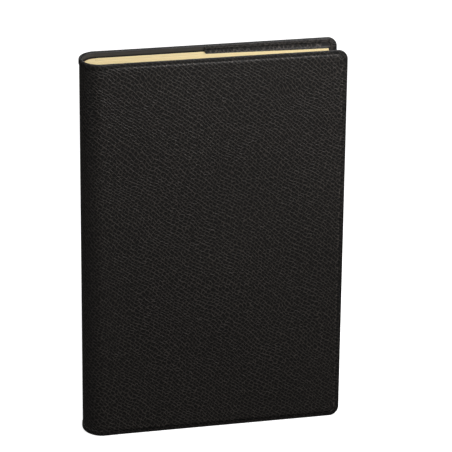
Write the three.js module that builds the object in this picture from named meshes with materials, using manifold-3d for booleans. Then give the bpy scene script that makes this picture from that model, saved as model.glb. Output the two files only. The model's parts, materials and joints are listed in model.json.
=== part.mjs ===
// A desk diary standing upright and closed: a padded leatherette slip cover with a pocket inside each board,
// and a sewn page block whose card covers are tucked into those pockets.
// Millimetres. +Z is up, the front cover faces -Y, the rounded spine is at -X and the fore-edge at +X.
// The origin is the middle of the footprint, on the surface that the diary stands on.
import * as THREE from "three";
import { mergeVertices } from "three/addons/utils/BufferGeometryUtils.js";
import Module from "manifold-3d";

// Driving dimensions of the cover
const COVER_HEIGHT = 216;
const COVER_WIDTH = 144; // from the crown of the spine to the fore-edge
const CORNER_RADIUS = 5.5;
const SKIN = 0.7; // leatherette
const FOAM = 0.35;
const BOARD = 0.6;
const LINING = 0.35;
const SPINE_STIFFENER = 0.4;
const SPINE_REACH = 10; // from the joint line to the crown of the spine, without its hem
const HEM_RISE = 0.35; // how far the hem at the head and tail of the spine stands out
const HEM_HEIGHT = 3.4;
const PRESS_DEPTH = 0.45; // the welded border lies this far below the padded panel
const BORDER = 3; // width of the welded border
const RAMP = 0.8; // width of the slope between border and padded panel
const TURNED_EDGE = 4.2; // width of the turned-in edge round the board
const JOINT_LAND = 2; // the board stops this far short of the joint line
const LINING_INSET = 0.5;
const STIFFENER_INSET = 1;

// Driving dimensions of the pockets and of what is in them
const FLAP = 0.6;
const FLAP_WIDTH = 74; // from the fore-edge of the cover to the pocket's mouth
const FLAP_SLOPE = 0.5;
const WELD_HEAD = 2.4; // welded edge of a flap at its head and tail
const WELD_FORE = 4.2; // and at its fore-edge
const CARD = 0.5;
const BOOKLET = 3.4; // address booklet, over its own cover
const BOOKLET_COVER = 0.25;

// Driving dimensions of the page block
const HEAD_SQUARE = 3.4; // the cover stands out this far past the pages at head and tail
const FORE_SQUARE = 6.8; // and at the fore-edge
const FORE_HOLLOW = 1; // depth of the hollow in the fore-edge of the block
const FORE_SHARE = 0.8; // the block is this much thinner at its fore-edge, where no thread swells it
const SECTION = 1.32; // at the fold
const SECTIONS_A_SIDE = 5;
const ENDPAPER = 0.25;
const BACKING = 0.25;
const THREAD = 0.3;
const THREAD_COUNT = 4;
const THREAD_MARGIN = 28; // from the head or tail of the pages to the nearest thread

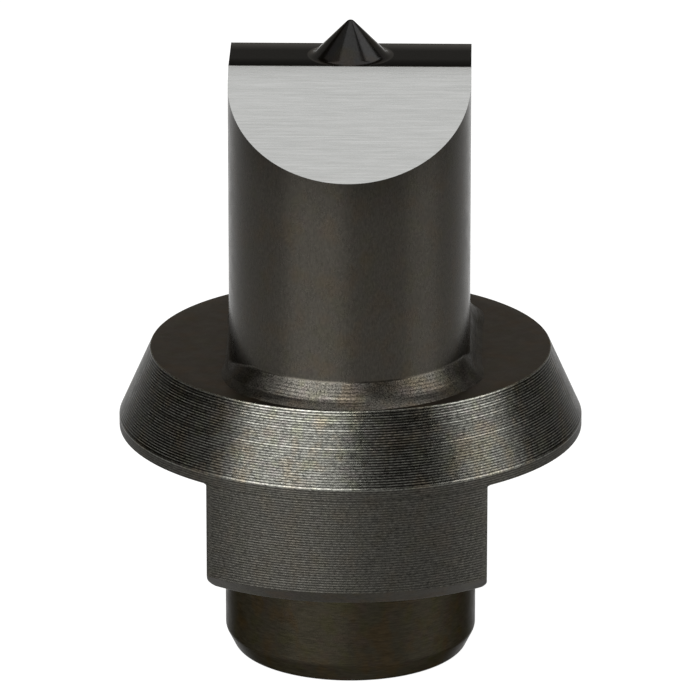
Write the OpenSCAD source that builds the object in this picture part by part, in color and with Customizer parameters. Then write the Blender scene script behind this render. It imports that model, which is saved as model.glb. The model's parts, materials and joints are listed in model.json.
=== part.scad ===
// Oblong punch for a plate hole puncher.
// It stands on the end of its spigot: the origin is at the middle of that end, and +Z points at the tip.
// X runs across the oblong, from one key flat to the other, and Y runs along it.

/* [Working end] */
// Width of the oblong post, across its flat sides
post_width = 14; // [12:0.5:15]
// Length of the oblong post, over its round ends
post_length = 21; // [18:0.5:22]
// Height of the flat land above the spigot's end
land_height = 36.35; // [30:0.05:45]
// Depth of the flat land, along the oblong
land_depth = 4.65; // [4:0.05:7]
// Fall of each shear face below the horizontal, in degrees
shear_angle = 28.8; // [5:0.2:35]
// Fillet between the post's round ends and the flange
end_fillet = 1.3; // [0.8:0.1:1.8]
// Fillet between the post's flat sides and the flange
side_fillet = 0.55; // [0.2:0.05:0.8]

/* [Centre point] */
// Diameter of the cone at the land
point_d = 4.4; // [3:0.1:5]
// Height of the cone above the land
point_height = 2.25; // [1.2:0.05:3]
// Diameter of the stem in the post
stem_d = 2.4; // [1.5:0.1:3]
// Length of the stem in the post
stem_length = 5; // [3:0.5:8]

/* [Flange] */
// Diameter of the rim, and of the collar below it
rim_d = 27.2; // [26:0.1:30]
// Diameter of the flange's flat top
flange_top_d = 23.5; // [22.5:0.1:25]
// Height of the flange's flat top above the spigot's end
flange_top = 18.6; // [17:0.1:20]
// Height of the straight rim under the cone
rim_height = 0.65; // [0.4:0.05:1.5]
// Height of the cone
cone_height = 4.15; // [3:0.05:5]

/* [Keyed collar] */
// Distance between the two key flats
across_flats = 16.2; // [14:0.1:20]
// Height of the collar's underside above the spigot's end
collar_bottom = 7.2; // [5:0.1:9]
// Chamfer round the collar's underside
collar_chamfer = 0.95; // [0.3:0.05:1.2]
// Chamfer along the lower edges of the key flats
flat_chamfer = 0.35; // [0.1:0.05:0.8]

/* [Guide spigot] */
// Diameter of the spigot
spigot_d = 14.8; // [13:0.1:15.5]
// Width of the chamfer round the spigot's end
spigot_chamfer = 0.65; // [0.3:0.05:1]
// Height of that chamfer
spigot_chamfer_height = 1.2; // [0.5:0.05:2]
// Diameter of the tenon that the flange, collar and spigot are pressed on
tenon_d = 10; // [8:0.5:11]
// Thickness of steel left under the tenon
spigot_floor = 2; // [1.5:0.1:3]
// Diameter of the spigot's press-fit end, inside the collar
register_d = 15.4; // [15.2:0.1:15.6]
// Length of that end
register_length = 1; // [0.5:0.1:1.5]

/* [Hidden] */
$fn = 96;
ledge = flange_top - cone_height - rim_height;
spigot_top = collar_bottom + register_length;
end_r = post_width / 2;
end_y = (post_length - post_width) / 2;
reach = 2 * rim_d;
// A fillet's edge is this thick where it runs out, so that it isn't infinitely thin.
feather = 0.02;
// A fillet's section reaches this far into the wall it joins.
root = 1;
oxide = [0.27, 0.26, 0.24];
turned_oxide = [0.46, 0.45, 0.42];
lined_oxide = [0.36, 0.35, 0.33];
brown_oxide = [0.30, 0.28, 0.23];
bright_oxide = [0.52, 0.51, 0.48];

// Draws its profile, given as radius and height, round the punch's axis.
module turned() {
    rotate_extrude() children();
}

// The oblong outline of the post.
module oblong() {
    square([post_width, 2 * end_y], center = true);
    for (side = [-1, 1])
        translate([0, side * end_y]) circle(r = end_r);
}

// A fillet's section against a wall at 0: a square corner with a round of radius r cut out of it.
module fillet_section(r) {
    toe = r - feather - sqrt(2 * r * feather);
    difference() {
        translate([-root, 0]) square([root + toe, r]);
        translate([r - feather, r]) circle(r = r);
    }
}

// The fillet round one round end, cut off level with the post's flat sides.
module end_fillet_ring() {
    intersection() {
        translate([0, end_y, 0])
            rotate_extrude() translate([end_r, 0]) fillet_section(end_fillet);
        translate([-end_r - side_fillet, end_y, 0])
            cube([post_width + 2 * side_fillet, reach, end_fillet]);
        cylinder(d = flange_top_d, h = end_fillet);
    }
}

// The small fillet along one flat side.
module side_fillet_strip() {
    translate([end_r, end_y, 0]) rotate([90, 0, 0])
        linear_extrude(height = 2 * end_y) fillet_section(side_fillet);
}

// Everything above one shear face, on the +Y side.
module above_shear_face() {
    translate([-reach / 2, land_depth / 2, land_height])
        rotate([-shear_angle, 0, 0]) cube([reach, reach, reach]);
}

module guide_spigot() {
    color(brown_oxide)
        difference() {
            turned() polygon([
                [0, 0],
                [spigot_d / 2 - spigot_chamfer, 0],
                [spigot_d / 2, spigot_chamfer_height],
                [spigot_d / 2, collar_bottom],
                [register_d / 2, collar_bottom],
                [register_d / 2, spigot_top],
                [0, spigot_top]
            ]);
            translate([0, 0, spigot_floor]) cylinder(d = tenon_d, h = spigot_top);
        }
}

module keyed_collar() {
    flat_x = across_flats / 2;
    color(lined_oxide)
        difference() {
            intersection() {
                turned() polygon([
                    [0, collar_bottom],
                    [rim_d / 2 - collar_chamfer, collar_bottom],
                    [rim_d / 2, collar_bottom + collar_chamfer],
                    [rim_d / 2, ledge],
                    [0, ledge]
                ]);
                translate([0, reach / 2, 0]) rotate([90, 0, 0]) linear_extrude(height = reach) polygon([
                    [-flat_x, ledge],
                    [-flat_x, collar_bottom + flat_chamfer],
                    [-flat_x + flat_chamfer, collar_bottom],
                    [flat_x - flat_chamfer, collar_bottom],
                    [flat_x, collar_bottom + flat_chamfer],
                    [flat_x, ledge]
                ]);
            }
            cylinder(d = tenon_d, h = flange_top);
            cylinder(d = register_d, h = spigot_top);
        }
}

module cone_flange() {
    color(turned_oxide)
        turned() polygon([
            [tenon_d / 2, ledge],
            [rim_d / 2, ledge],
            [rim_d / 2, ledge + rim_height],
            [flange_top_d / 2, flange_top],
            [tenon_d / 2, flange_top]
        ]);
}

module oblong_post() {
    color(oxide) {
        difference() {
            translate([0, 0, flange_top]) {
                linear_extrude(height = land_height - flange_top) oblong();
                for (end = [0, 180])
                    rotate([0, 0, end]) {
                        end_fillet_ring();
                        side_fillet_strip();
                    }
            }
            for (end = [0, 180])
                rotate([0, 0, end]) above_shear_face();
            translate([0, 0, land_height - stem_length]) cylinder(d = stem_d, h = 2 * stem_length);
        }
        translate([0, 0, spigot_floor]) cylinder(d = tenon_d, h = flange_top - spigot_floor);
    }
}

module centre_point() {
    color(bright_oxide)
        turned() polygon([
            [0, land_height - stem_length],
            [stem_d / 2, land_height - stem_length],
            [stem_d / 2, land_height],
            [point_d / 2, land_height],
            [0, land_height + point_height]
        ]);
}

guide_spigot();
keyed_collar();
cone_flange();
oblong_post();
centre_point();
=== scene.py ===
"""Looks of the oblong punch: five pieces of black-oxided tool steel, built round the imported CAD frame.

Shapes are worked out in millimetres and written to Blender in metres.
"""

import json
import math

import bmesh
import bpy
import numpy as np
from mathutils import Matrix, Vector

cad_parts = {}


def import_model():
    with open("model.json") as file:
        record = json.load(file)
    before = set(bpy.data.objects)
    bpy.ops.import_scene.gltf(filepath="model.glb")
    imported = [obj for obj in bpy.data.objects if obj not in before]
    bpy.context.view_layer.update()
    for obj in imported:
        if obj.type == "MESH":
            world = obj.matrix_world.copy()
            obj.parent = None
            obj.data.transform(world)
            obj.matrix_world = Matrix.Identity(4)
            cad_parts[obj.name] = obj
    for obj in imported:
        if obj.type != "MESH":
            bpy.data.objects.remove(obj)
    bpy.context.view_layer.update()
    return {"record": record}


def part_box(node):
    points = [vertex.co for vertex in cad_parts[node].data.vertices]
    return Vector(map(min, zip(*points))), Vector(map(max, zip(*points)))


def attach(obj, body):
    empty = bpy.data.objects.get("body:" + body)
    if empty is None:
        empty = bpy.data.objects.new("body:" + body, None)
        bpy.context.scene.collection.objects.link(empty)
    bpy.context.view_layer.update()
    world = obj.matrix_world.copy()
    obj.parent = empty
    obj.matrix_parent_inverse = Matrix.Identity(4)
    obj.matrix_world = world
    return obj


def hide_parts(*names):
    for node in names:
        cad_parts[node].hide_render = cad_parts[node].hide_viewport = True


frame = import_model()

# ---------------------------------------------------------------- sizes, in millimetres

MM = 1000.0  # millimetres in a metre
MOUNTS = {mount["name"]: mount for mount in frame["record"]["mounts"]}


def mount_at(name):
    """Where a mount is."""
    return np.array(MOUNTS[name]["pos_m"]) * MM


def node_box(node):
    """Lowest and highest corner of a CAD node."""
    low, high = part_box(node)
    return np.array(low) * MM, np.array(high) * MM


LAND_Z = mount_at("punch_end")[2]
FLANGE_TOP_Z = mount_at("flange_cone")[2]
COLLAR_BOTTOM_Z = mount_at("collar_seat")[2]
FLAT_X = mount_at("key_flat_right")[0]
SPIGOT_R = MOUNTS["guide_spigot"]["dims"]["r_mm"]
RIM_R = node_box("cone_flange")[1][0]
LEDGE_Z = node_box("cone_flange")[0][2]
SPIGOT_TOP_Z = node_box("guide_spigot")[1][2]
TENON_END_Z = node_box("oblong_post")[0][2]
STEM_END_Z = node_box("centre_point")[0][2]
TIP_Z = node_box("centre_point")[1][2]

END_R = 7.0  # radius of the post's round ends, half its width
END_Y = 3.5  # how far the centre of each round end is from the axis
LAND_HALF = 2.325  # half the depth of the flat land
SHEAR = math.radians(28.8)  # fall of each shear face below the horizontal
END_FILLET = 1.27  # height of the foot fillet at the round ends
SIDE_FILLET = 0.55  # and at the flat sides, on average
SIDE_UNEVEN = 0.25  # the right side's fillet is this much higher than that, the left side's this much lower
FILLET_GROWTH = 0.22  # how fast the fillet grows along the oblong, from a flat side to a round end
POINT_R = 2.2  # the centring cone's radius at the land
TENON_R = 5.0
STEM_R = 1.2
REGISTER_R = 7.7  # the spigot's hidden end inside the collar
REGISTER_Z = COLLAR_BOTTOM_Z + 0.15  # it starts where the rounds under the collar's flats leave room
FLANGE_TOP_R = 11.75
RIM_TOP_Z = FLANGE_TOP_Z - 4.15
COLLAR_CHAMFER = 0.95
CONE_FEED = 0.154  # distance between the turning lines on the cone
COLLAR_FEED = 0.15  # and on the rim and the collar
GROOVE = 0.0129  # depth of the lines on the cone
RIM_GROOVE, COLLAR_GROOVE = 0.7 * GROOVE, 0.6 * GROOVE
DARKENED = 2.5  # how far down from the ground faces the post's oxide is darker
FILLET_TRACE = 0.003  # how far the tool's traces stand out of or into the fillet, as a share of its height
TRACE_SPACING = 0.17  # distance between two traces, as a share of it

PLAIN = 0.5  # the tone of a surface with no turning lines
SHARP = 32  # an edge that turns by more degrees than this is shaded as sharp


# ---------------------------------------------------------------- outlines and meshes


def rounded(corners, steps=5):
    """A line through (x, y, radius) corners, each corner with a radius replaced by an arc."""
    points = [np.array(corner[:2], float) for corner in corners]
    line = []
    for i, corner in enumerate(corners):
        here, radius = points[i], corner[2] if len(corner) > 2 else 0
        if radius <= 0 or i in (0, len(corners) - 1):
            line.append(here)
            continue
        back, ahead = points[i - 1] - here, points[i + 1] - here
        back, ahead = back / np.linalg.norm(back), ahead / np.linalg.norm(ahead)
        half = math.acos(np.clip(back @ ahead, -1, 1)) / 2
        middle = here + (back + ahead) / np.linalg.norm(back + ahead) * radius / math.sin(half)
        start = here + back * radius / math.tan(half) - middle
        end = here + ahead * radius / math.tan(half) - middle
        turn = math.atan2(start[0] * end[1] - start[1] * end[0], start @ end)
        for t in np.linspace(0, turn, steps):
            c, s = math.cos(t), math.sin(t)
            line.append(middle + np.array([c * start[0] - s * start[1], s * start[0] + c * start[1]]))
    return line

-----

TASK GOAL:
Please copy, word for word, every line from the first line of the records through the line containing "import Module from", with both of those lines included and nothing else.

FULL ANSWER:
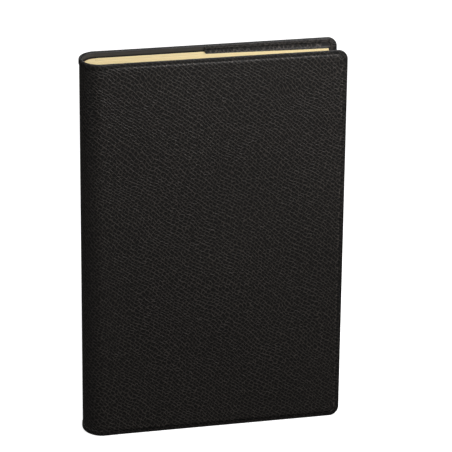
Write the three.js module that builds the object in this picture from named meshes with materials, using manifold-3d for booleans. Then give the bpy scene script that makes this picture from that model, saved as model.glb. Output the two files only. The model's parts, materials and joints are listed in model.json.
=== part.mjs ===
// A desk diary standing upright and closed: a padded leatherette slip cover with a pocket inside each board,
// and a sewn page block whose card covers are tucked into those pockets.
// Millimetres. +Z is up, the front cover faces -Y, the rounded spine is at -X and the fore-edge at +X.
// The origin is the middle of the footprint, on the surface that the diary stands on.
import * as THREE from "three";
import { mergeVertices } from "three/addons/utils/BufferGeometryUtils.js";
import Module from "manifold-3d";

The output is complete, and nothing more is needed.